TASK DESCRIPTION: Give the material again in full, matching it exactly.

DATA BLOCK:
· · · · · · ·

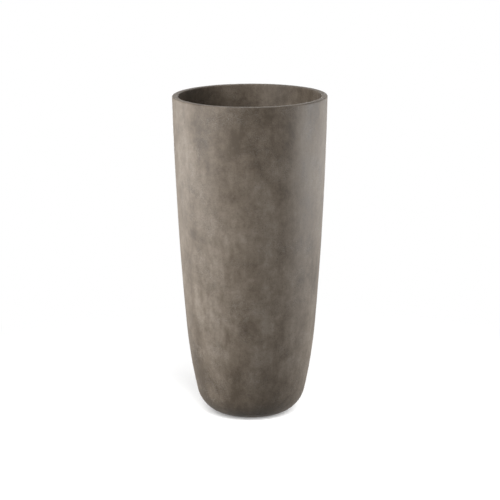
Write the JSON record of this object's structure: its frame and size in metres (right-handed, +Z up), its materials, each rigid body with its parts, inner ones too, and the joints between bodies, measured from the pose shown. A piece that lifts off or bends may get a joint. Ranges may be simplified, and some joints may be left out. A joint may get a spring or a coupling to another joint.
{
  "type": "tall round fiberglass planter",
  "caption": "Tall round tapered planter, laminated fiberglass with a thick rim and rounded base, with a lift-out perforated planting shelf and a pull-out drain plug.",
  "frame": {"origin": "on the floor under the centre of the pot", "axes": "+Z up along the pot's axis; +X towards the first shelf bracket; the picture looks along +Y"},
  "size_m": [0.3798, 0.3798, 0.8],
  "materials": {
    "laminate": "matte",
    "bracket_laminate": "matte",
    "shelf_plastic": "matte",
    "bush_plastic": "satin",
    "rubber": "matte"
  },
  "bodies": {
    "pot": {"shell_wall": "laminate", "base_pan": "laminate", "drain_bush": "bush_plastic", "shelf_bracket_1": "bracket_laminate", "shelf_bracket_2": "bracket_laminate", "shelf_bracket_3": "bracket_laminate", "foot_pad_1": "rubber", "foot_pad_2": "rubber", "foot_pad_3": "rubber", "foot_pad_4": "rubber"},
    "shelf": {"planting_shelf": "shelf_plastic"},
    "plug": {"drain_plug": "rubber"}
  },
  "joints": [
    {"name": "shelf_lift", "type": "slide", "parent": "pot", "child": "shelf", "axis": [0, 0, 1], "range_m": [0, 0.4]},
    {"name": "plug_pull", "type": "slide", "parent": "pot", "child": "plug", "axis": [0, 0, 1], "range_m": [0, 0.08]}
  ]
}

· · · · · · ·

FULL RESPONSE:
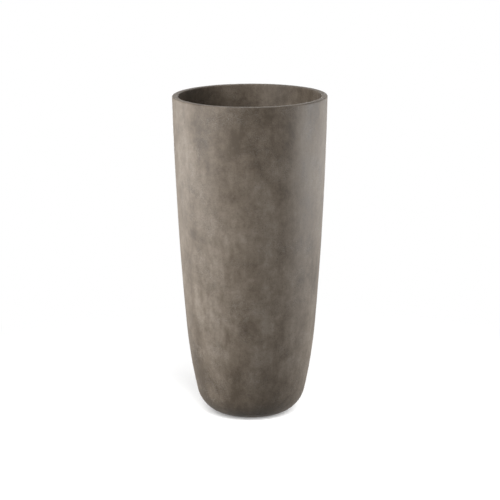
Write the JSON record of this object's structure: its frame and size in metres (right-handed, +Z up), its materials, each rigid body with its parts, inner ones too, and the joints between bodies, measured from the pose shown. A piece that lifts off or bends may get a joint. Ranges may be simplified, and some joints may be left out. A joint may get a spring or a coupling to another joint.
{
  "type": "tall round fiberglass planter",
  "caption": "Tall round tapered planter, laminated fiberglass with a thick rim and rounded base, with a lift-out perforated planting shelf and a pull-out drain plug.",
  "frame": {"origin": "on the floor under the centre of the pot", "axes": "+Z up along the pot's axis; +X towards the first shelf bracket; the picture looks along +Y"},
  "size_m": [0.3798, 0.3798, 0.8],
  "materials": {
    "laminate": "matte",
    "bracket_laminate": "matte",
    "shelf_plastic": "matte",
    "bush_plastic": "satin",
    "rubber": "matte"
  },
  "bodies": {
    "pot": {"shell_wall": "laminate", "base_pan": "laminate", "drain_bush": "bush_plastic", "shelf_bracket_1": "bracket_laminate", "shelf_bracket_2": "bracket_laminate", "shelf_bracket_3": "bracket_laminate", "foot_pad_1": "rubber", "foot_pad_2": "rubber", "foot_pad_3": "rubber", "foot_pad_4": "rubber"},
    "shelf": {"planting_shelf": "shelf_plastic"},
    "plug": {"drain_plug": "rubber"}
  },
  "joints": [
    {"name": "shelf_lift", "type": "slide", "parent": "pot", "child": "shelf", "axis": [0, 0, 1], "range_m": [0, 0.4]},
    {"name": "plug_pull", "type": "slide", "parent": "pot", "child": "plug", "axis": [0, 0, 1], "range_m": [0, 0.08]}
  ]
}